For most of Earth’s history, its seas have boasted unrestricted interaction with its atmosphere—a privilege unavailable to oceans such as Europa’s, surmounted by thick shells of ice. For instance, Saturn’s largest moon, Titan, also an ice-sheathed orb, has in its atmosphere abundant glycine, one of the simplest organic compounds used by life. Recent research led by Neish suggests that comet strikes—a key delivery mechanism that makes pools of melted ice on Titan’s surface—dump only a pittance of glycine (and thus, presumably, of other organic compounds) into the ocean below. How much, exactly? In terms of glycine mass, only “about an elephant’s worth,” says study co-author Michael Malaska of JPL. “That’s not a lot, but it’s nonzero.” Whether that’s good, bad or neutral news for life’s prospects is unclear because any organisms arising on such moons could have wildly unearthly biochemistries—and also because there may be myriad mysterious ways by which different nutrients in varying amounts make their submarine migrations through icy crusts. “I don’t think any number is going to be an absolute deal-breaker,” Malaska says. Rather, nutrient abundances are useful indicators of “how sensitive we need to make our instruments to look for ‘life’ signals.”

A “Snapshot in Time”

Whether gauging life’s prospects on Europa, Titan or elsewhere, such studies tend to only consider a “snapshot in time” and don’t necessarily capture a world’s changing state across a multibillion-year history, notes Emily Martin, a geologist at the National Air and Space Museum in Washington, D.C., who wasn’t involved with either of the recent papers. Scientists have very little hard data about what Europa or any other icy moon was like billions of years ago. Whether they had habitable oceans back then—or, for that matter, whether they had oceans at all—is unknown. Extrapolating from Earth—a world we know endured numerous profound global changes across its history—gives “no reason to think that any other planetary body would have experienced an unchanging atmosphere for 4.5 billion years,” Martin says. Pegging studies about such dynamic worlds in a temporal context “is really hard to do.”

With the Juno spacecraft now settled in an orbit around Jupiter that will never take it past Europa again, many astrobiologists are already planning for 2030, when NASA’s Europa Clipper mission is slated to arrive at Jupiter after a five-and-a-half-year journey.
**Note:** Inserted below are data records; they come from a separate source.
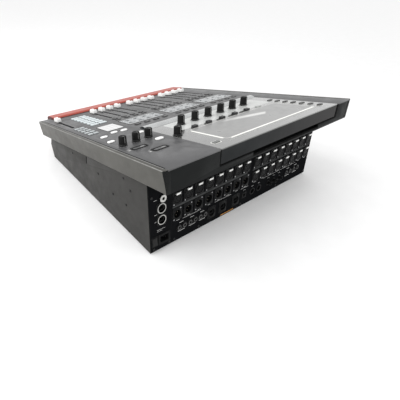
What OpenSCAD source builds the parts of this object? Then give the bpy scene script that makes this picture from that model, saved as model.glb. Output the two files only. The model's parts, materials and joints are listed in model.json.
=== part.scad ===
// Compact digital mixing desk: a sloping control slab on a wedge-shaped lower
// body, with a tilting touch-screen unit, thirteen motor faders and a rear
// connector panel set back under the slab.
// +X is the operator's right, +Y points away from the operator, +Z is up.
// The origin is the centre of the footprint on the table.

/* [Overall] */
// Overall width across the two side cheeks
desk_w = 613; // [600:1:640]
// Length of the sloping top from front edge to rear edge
deck_len = 576; // [570:1:590]
// Slope of the top, degrees
tilt = 12.16; // [10:0.01:14]
// Height of the front top edge above the body's underside
front_h = 99.6; // [96:0.1:104]
// Thickness of the control slab, square to its top
slab_t = 45; // [44:0.5:48]
// How far each slab side leans inwards at its lower edge
side_draft = 5; // [3:0.5:7]
// Inset of the lower body from the slab on each side
body_inset = 13.3; // [12:0.1:16]
// Height of the rubber feet
foot_h = 3; // [2:0.5:6]
// Sheet thickness of the lower body
sheet = 2; // [1.5:0.5:2.5]

/* [Faders] */
// Centre of the first channel fader, measured from the centre line
fader_x0 = 148; // [146:0.5:150]
// Pitch between neighbouring faders
fader_pitch = 30.4; // [30:0.1:31]
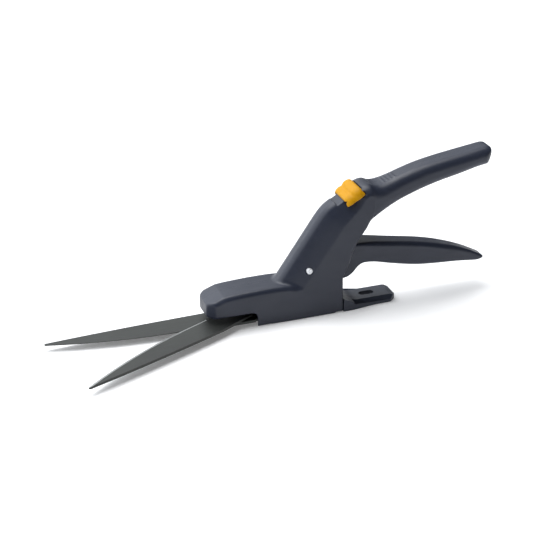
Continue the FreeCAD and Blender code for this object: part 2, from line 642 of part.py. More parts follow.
def main():
    os.makedirs("parts", exist_ok=True)
    shell = housing()
    nodes = {
        "left_housing": half_shell(shell, 1),
        "right_housing": half_shell(shell, -1),
        "base_plate": base_plate(),
        "fixed_blade": fixed_blade(),
        "moving_blade": moving_blade(),
        "blade_bolt": blade_bolt(),
        "blade_nut": blade_nut(),
        "blade_washer": blade_washer(),
        "blade_bush": blade_bush(),
        "heel_pin": heel_pin(),
        "heel_clip": heel_clip(),
        "pull_link": pull_link(),
        "link_pin": link_pin(),
        "lever": lever(),
        "lever_bush": lever_bush(),
        "lever_pin": lever_pin(),
        "return_spring": return_spring(),
        "lock_slider": lock_slider(),
        "lock_bar": lock_bar(),
        "lock_detent_spring": detent_spring(),
        "housing_screws": shell_screws(),
        "base_screws": bottom_screws(BASE_SCREWS, BASE_SCREW_L),
        "tang_screws": bottom_screws(TANG_SCREWS, TANG_SCREW_L),
    }
    for name, shape in nodes.items():
        shape.exportStep("parts/%s.step" % name)
        print(name, shape.isValid(), len(shape.Solids), round(shape.Volume, 1))


main()
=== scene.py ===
import bpy
import json
import math
import numpy as np
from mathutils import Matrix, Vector


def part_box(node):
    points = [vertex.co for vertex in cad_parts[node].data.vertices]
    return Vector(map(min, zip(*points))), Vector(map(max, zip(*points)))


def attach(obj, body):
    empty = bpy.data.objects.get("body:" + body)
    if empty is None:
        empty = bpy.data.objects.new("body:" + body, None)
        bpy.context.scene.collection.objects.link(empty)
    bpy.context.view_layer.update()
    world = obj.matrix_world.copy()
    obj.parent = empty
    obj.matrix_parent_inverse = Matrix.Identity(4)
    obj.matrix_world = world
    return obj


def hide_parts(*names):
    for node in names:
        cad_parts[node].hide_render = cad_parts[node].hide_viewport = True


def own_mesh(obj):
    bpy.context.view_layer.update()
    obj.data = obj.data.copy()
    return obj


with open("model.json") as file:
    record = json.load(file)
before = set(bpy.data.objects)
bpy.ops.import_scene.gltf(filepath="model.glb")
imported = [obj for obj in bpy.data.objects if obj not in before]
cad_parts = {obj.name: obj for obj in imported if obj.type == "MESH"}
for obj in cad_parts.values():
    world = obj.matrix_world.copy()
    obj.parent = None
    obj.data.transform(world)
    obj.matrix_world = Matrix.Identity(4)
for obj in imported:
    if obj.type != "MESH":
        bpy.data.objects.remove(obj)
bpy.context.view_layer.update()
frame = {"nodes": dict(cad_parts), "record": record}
nodes = frame["nodes"]
MM = 0.001

# ---- camera and surroundings --------------------------------------------------------------
CAMERA_AT = Vector((0.3335, 0.8564, 0.48893))
LOOK_AT = Vector((0.0219, 0.0, 0.03223))
SENSOR_MM, LENS_MM = 36.0, 91.64
FLOOR_HALF = 6.0
FLOOR_DROP = 0.0002         # keeps the floor just below the tool's flat underside
KEY_AT, KEY_AIM = Vector((0.30, -0.50, 2.00)), Vector((0, 0, 0.03))
KEY_SIZE, KEY_WATTS = 1.9, 44.0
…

Much like Juno, Clipper will not orbit Europa or any other Jovian moon. Instead it will loop around the gas giant itself to avoid lingering overlong within Jupiter’s hardware-frying radiation belts. That approach, however, will still allow the orbiter to swing past the moon about 50 times over the course of four years, during which it will map the moon’s interior and assess the depth of its subsurface ocean. In light of the new study’s findings, Clipper could even directly measure the abundance of oxygen when it swoops down just 25 kilometers above Europa’s frozen surface. These insights would reveal more potentially crucial clues about the complex chemistry abiding in the icy orb that is so alien from Earth.

“We don’t know what we don’t know,” Martin says. “Every time we learn a new thing, we find out how much weirder these places are.”